According to the table, married customers with 0 kids have a total of 515 debt amounted, compared to others, such as 
divorced who have 55 debt amounted with 0 kids. 

There are inconsistencies because the totals are different, and there are more married couples then not. In fact, unmarried couples have 210 debt amounted with 0 kids, but there are only 274 unmarried couples in total. That means that 76% of unmarried couples with no kids will most likely not repay the loan on time

# Is there a relation between income level and repaying a loan on time?

Yes, the more money the customer makes, the more likely they will repay their loan. According to the table, 92% of customers that repay their loan make more money in comparison to those that don't repay in time

# How do different loan purposes affect on-time repayment of the loan?

If the loan purpose is related to the purchase of a car, getting educated, and/or to buy real estate, there will be a high chance that the customer won't repay the loan on time. If the purpose is related to the purchase of a car, there will be a 23% chance they won't repay the loan on time

## General conclusion

The customer's martial status, and number of children do indeed have an impact on whether they will default on a loan. There are many variables that can show whether or not a customer can default to a loan just by judging by income, their purpose, the amount of kids, and what their marital status is. 

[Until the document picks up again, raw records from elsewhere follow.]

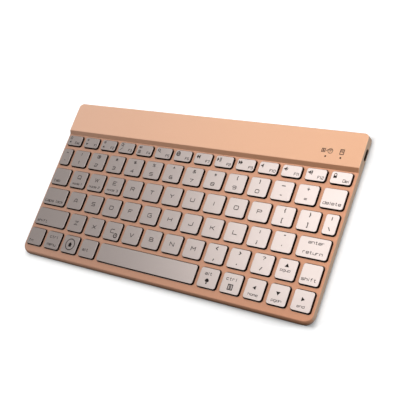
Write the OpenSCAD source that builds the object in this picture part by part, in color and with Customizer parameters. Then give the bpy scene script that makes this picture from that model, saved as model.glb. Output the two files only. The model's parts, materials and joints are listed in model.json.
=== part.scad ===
// Slim wireless keyboard for a tablet: a flat deck of low caps in front of a raised rear bar.
// Millimetres. X runs to the right, Y towards the raised bar, Z up. The origin is on the
// surface that the rubber feet rest on, under the middle of the case.

/* [Case] */
// Width of the case, the same as a 9.7-inch tablet held sideways
case_w = 240; // [238.5:0.5:242]
// Depth of the case, front edge to back edge
case_d = 121; // [120:0.5:124]
// Thickness of the case at the key deck
deck_t = 4.2; // [4.2:0.1:5]
// Height of the rear bar above the key deck
bar_rise = 1.7; // [1.4:0.1:3]
// Corner radius of the case at the front
front_corner_r = 6.5; // [4:0.5:9]
// Corner radius of the case at the back
back_corner_r = 3.5; // [2:0.5:5]
// Rounding along the top of the front edge
front_round = 1.6; // [0.5:0.1:1.7]

/* [Keys] */
// Distance from one letter key to the next
letter_pitch = 17.3; // [17:0.1:17.3]
// Distance from one row to the next
row_pitch = 16; // [15.6:0.1:16]
// Distance from one arrow key to the next
arrow_pitch = 16.3; // [16:0.1:16.6]
// Space between two neighbouring caps
cap_gap = 3.1; // [3:0.1:3.4]
// Height of a cap above the deck
cap_rise = 1.4; // [1.2:0.1:1.5]
// How far a key goes down
key_travel = 1.3; // [1:0.1:1.3]
// Corner radius of a cap
cap_corner_r = 1.6; // [1:0.1:2]
// Depth of the short caps in the function row
function_cap_d = 8; // [7.5:0.1:8]

/* [Power switch] */
// How far the power switch slides, from off to on
switch_travel = 2.4; // [2:0.2:3]

/* [Hidden] */
$fn = 48;
seen_all = 0.01;    // cutters pass through a face by this much

// --- levels, from the resting surface up ---
foot_t = 0.8;
base_z = foot_t;
floor_t = 0.8;
floor_top_z = base_z + floor_t;
plate_t = 0.3;
plate_z = floor_top_z + 0.1;
membrane_t = 0.25;
membrane_z = plate_z + plate_t;
membrane_top_z = membrane_z + membrane_t;
parting_z = base_z + deck_t / 2;
deck_z = base_z + deck_t;
skin_t = 1;
bar_z = deck_z + bar_rise;
cap_top_z = deck_z + cap_rise;
cap_roof_t = 0.9;
cap_roof_z = cap_top_z - cap_roof_t;
cap_bottom_z = membrane_top_z + 0.25 + key_travel;
plunger_h = 0.5;
dome_h = cap_roof_z - plunger_h - 0.05 - membrane_top_z;

// --- case walls ---
wall_t = 1.2;
lip_gap = 0.1;
lip_t = 0.6;
lip_h = 0.7;
board_inset = wall_t + lip_gap + lip_t + 0.3;   // clear of the locating lip
back_round = 0.8;

// --- key field ---
side_margin = 2.35;
front_margin = 6.3;
field_x0 = -case_w / 2 + side_margin;
field_x1 = -field_x0;
field_w = field_x1 - field_x0;
field_y0 = -case_d / 2 + front_margin;
cap_d = row_pitch - cap_gap;
cap_w = letter_pitch - cap_gap;
hole_gap = 0.45;
skirt_t = 0.7;
function_row = 5;
function_count = 14;
function_pitch = floor((field_w + cap_gap) / function_count * 100) / 100;

// --- rear bar ---
ramp_foot_y = field_y0 + function_row * row_pitch + function_cap_d + 1.3;
ramp_run = 2.6;
ramp_top_y = ramp_foot_y + ramp_run;
seam = 0.05;

// Widths of the first cap of each row, front row first. The shift fills what ten letters
// and two arrow keys leave over.
fn_w = 14.5;
caps_lock_w = 21;
tab_w = 15.7;
backtick_w = 9.1;
shift_w = field_w - 10 * letter_pitch - 2 * arrow_pitch;

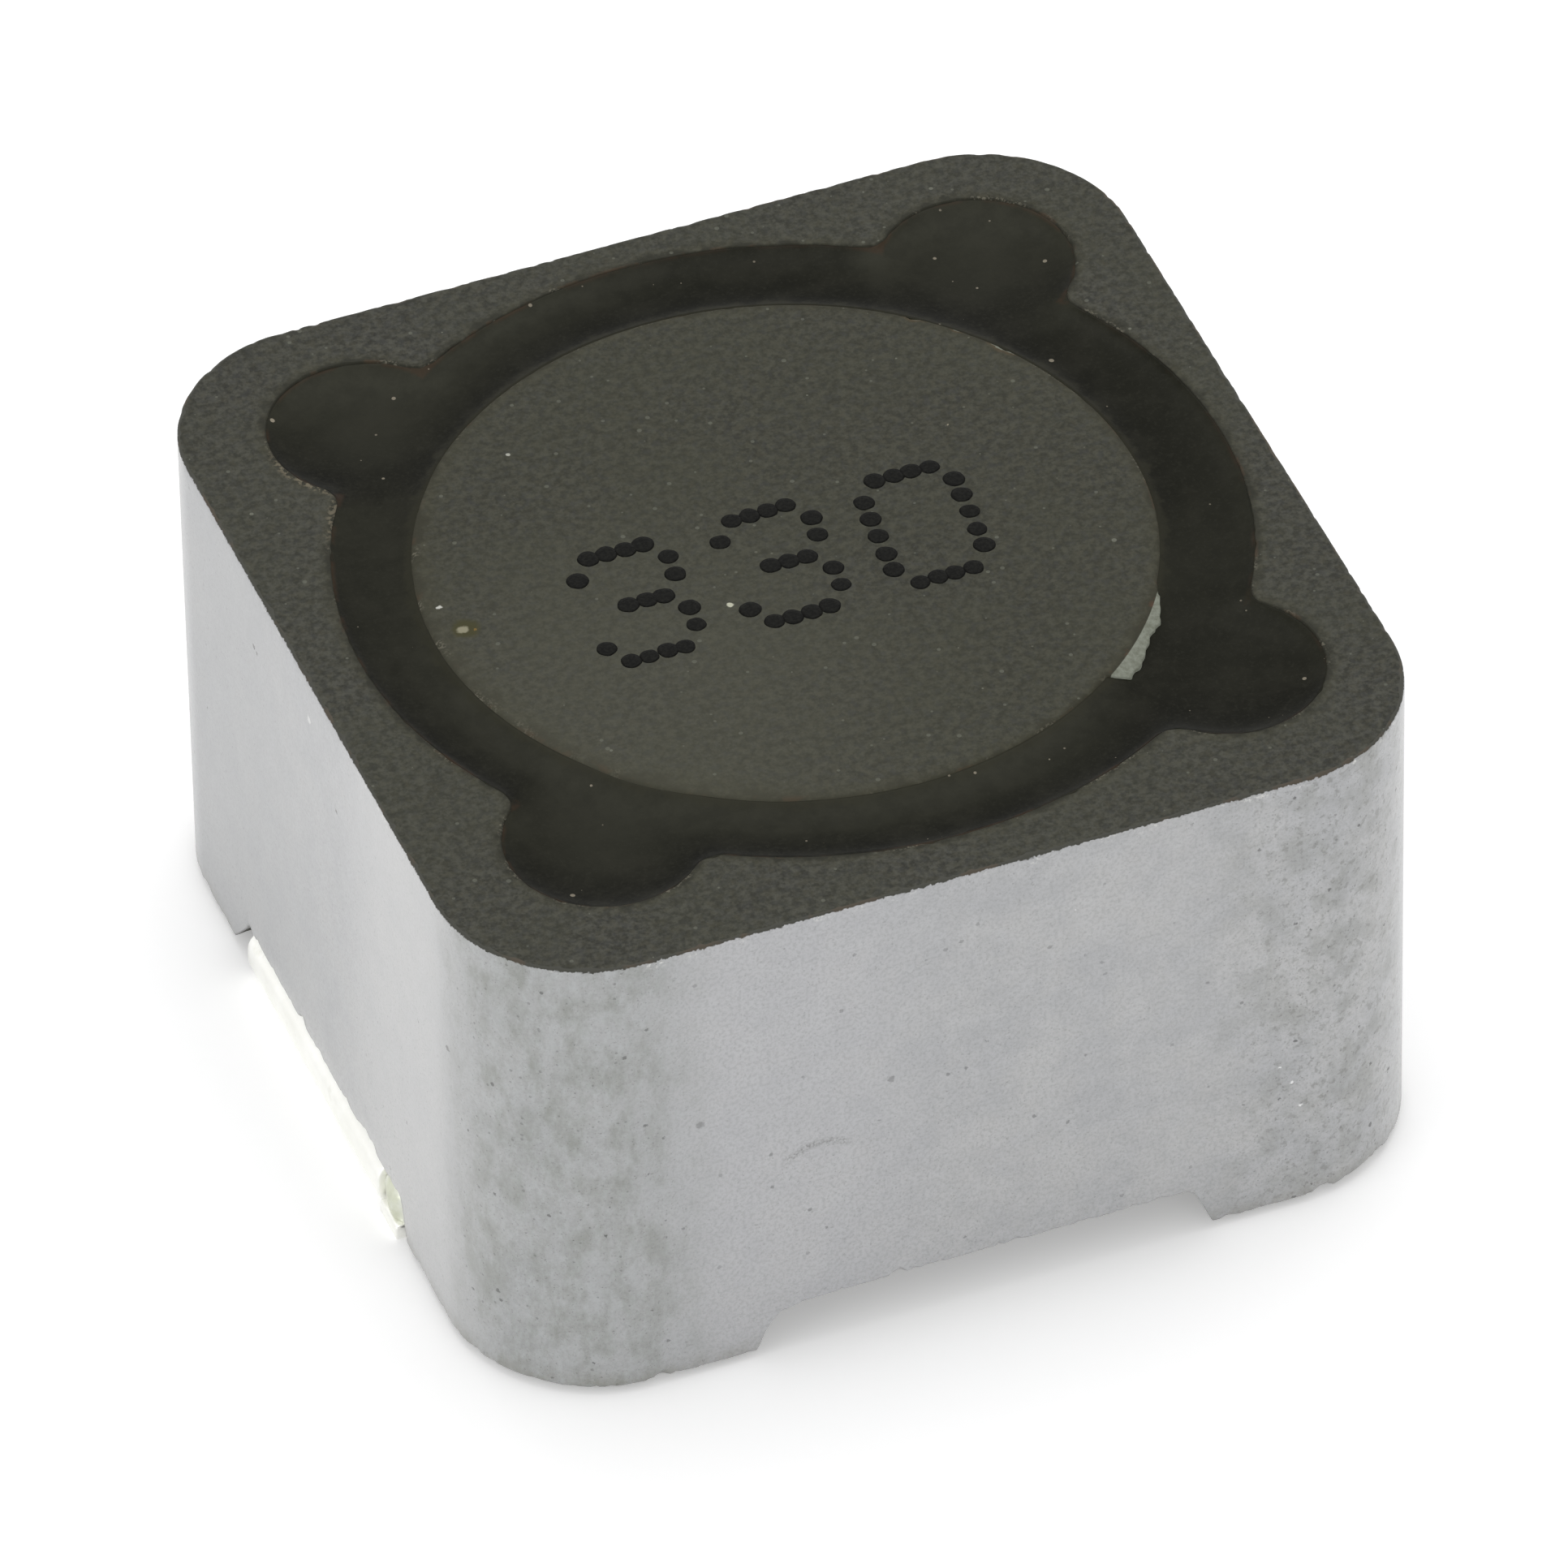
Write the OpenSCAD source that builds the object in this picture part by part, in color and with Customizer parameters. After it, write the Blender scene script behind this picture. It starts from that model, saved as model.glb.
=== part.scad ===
// Shielded drum-core power inductor for surface mounting.
// A ferrite drum carries the coil inside a square ferrite shield. Epoxy joins the two at the top
// rim and in the corner lobes, and two folded tin-plated terminals close the circuit below.
// Millimetres. +Z is up, z = 0 is the board, and the terminals face -X and +X.

/* [Shield core] */
// Length of the shield along X
shield_len = 12.0; // [11.6:0.1:12.8]
// Width of the shield along Y
shield_wid = 12.0; // [11.6:0.1:12.8]
// Height of the shield from its feet to its top
shield_h = 6.65; // [5.5:0.05:8]
// Radius of the upright corners
corner_r = 1.9; // [1.5:0.1:2.2]
// Rounding of the pressed outer edges
edge_r = 0.08; // [0.04:0.01:0.15]
// Thinnest wall, where the round bore comes nearest to the side faces
side_wall = 0.57; // [0.5:0.01:0.8]
// How far pressing tolerance moves the bore along X
bore_off_x = 0.12; // [-0.12:0.02:0.12]
// How far pressing tolerance moves the bore along Y
bore_off_y = 0.1; // [-0.12:0.02:0.12]
// Radius of the four epoxy lobes in the corners of the bore
lobe_r = 1.18; // [1.0:0.02:1.3]
// Wall between each lobe and the side faces
lobe_wall = 0.92; // [0.8:0.02:1.0]
// Rounding of the necks between the bore and its lobes
neck_r = 0.35; // [0.2:0.05:0.5]

/* [Foot recesses] */
// Width of a recess at its ceiling
recess_top_w = 5.4; // [5.2:0.05:5.5]
// Width of a recess at the feet
recess_foot_w = 5.9; // [5.7:0.05:6.2]
// Rounding of the upper corners of a recess
recess_r = 0.2; // [0.1:0.05:0.4]

/* [Drum core] */
// Width of the epoxy groove between the drum's flanges and the bore
groove_w = 1.0; // [0.8:0.05:1.2]
// How far the drum floats off the bore's centre along X while the epoxy cures
drum_off_x = -0.1; // [-0.1:0.02:0.1]
// The same along Y
drum_off_y = -0.02; // [-0.1:0.02:0.1]
// Thickness of the top flange
top_flange_t = 1.1; // [0.9:0.05:1.4]
// Thickness of the base flange
base_flange_t = 1.1; // [0.9:0.05:1.4]
// Diameter of the post that carries the coil
post_d = 5.0; // [4.4:0.1:5.2]
// Fillet between the post and its flanges
post_fillet = 0.04; // [0.02:0.01:0.05]
// Rounding of the flange rims
rim_r = 0.08; // [0.04:0.01:0.15]
// Bearing of the chip broken out of the top rim, from +X
chip_bearing = -43; // [-70:0.5:70]
// Length of that chip along the rim
chip_len = 1.7; // [0.6:0.1:1.9]
// Depth of that chip below the top face
chip_depth = 0.12; // [0.06:0.01:0.2]
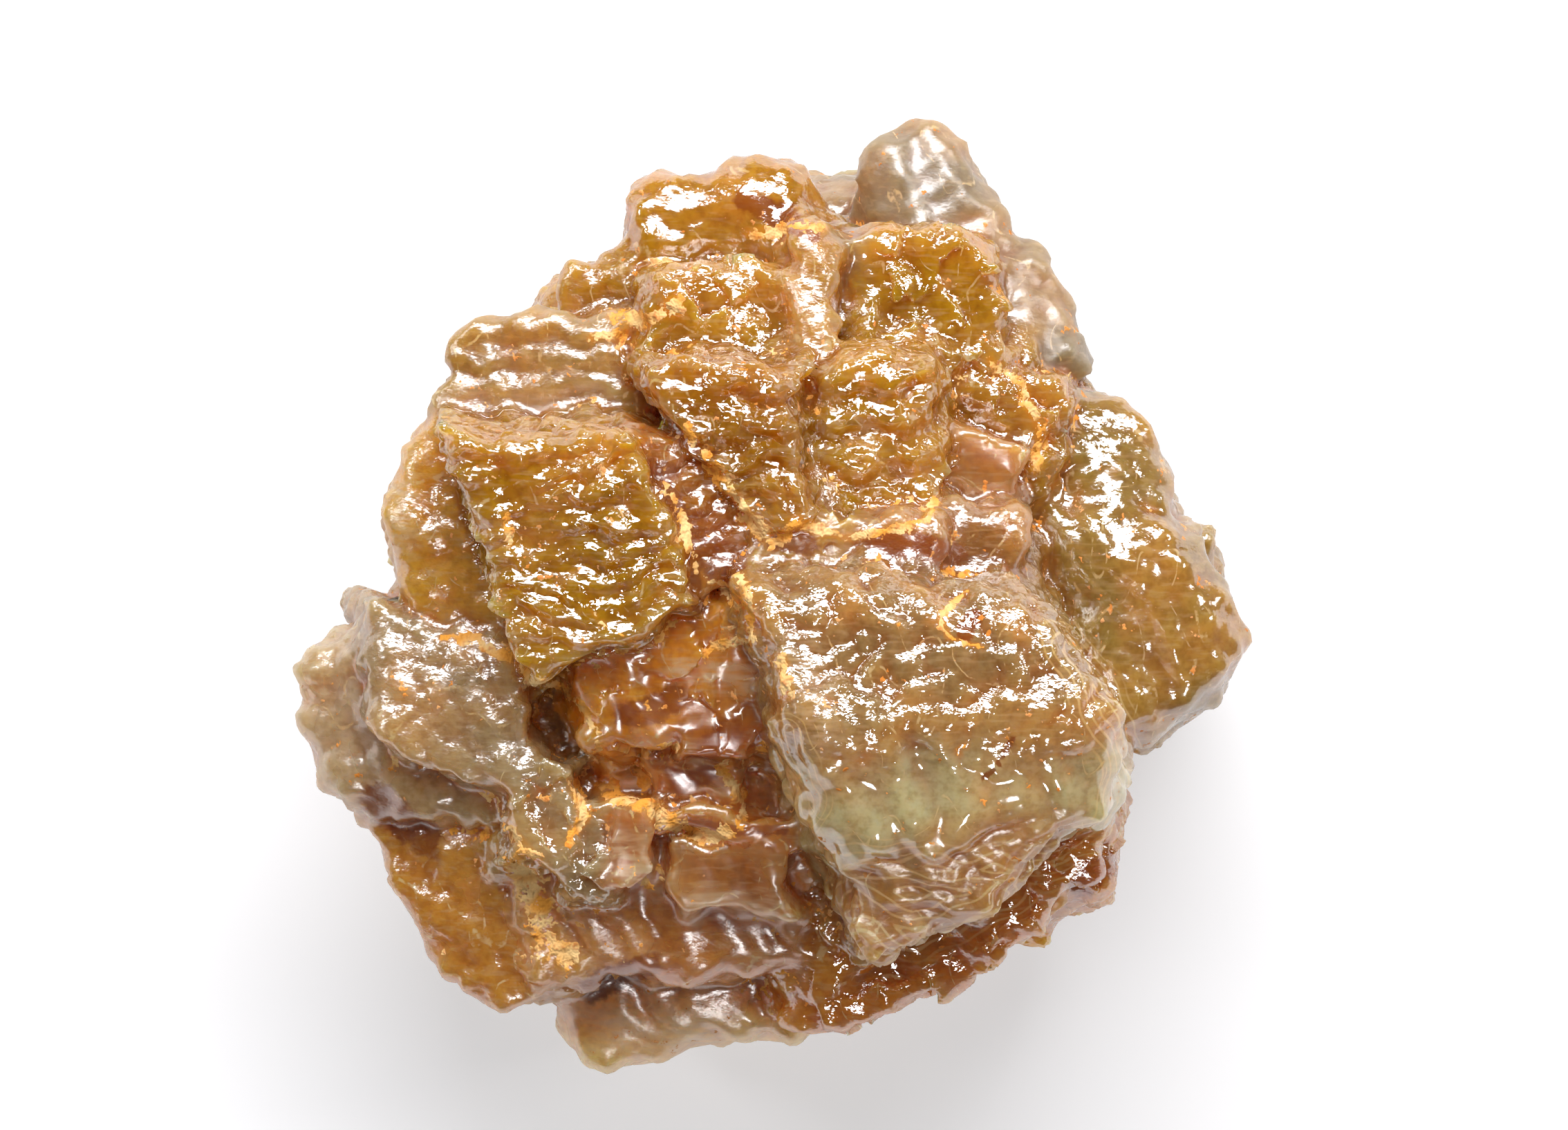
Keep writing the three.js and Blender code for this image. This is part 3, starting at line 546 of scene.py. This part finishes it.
def largest_shell(points, faces):
    """Leaves out the small shells round hollows and specks."""
    label = np.arange(len(points))
    while True:
        least = label.copy()
        lowest = label[faces].min(1)
        for column in range(faces.shape[1]):
            np.minimum.at(least, faces[:, column], lowest)
        least = least[least]
        if (least == label).all():
            break
        label = least
    kept = label == np.bincount(label).argmax()
    renumber = np.cumsum(kept) - 1
    return points[kept], renumber[faces[kept[faces[:, 0]]]]


def in_threes(points, quads):
    """Cuts four-sided faces across their shorter diagonal."""
    first = np.linalg.norm(points[quads[:, 0]] - points[quads[:, 2]], axis=1)
    second = np.linalg.norm(points[quads[:, 1]] - points[quads[:, 3]], axis=1)
    turned = np.where((first <= second)[:, None], quads, np.roll(quads, -1, axis=1))
    return np.concatenate([turned[:, (0, 1, 2)], turned[:, (0, 2, 3)]])


def edges_of(triangles):
    """The first edges of all triangles, then their second and third ones, each as two points in order."""
    return np.sort(np.concatenate([triangles[:, ends] for ends in ((0, 1), (1, 2), (2, 0))]), axis=1)


def split_edges(points, triangles, fine):
    """Halves every edge of the fine triangles, and cuts their neighbours to match."""
    pairs, which = np.unique(edges_of(triangles), axis=0, return_inverse=True)
    which = which.reshape(3, -1).T
    halved = np.zeros(len(pairs), bool)
    halved[which[fine].ravel()] = True
    middle = np.full(len(pairs), -1)
    middle[halved] = len(points) + np.arange(halved.sum())
    points = np.concatenate([points, points[pairs[halved]].mean(1)])
    count = halved[which].sum(1)
    made = [triangles[count == 0]]
    for turn in range(3):
        corner = np.roll(triangles, -turn, axis=1)
        edge = np.roll(which, -turn, axis=1)
        a, b, c = corner.T
        ab, bc, _ = middle[edge].T
        one = (count == 1) & halved[edge[:, 0]]
        made += [np.stack(t, 1)[one] for t in ((a, ab, c), (ab, b, c))]
        two = (count == 2) & halved[edge[:, 0]] & halved[edge[:, 1]]
        made += [np.stack(t, 1)[two] for t in ((a, ab, c), (ab, b, bc), (ab, bc, c))]
    a, b, c = triangles.T
    ab, bc, ca = middle[which].T
    made += [np.stack(t, 1)[count == 3] for t in ((a, ab, ca), (ab, b, bc), (ca, bc, c), (ab, bc, ca))]
    return points, np.concatenate(made)


def triangle_normals(points, triangles):
    a, b, c = points[triangles[:, 0]], points[triangles[:, 1]], points[triangles[:, 2]]
    return np.cross(b - a, c - a)


def sum_at_points(triangles, values, count):
    """Adds each triangle's three numbers up at its points."""
    total = np.zeros((count, 3))
    for axis in range(3):
        for corner in range(3):
            total[:, axis] += np.bincount(triangles[:, corner], values[:, axis], count)
    return total


def unit(vectors):
    return vectors / np.maximum(np.linalg.norm(vectors, axis=1), 1e-9)[:, None]


def bend_of(points, triangles):
    """How sharply the surface turns at each triangle, larger for larger triangles."""
    normals = triangle_normals(points, triangles)
    size = np.linalg.norm(normals, axis=1)
    flat = normals / np.maximum(size, 1e-12)[:, None]
    mean = unit(sum_at_points(triangles, flat, len(points)))
    agreement = (mean[triangles] * flat[:, None]).sum(2).min(1)
    return (1 - agreement) * np.sqrt(size)


def outward_of(points, blocks):
    """The direction away from the stone's plain faces."""
    nudge = 0.03
    slope = np.stack([
        plain_gap(points + nudge * axis, blocks, 0.12) - plain_gap(points - nudge * axis, blocks, 0.12)
        for axis in np.eye(3)
    ], 1)
    return slope / np.maximum(np.linalg.norm(slope, axis=1), 1e-6)[:, None]


def settle(points, blocks, rounds):
    """Moves the points of the net onto the surface."""
    start = points.copy()
    outward = outward_of(points, blocks)
    for _ in range(rounds):
        move = np.clip(-0.9 * stone_gap(points, blocks), -LONGEST_MOVE, LONGEST_MOVE)
        away = points + move[:, None] * outward - start
        points = start + np.clip(away, -FURTHEST, FURTHEST)
    points[:, 2] = np.maximum(points[:, 2], 0)
    return points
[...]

Throughout this entire project, I found anomalies in the data such as negative days employed, multiple genders, too high amount of days employed, negative children, and missing values. I fixed the issues and filled in the missing data. I also organized the purpose column so it's easier to see and will be easier for us to make a better conclusion on the data. I found that there was a general correlation between marriage and number of children on whether or not they will default on a loan. Mainly, the more kids you have and if you are married, the less debt you'll most likely amount.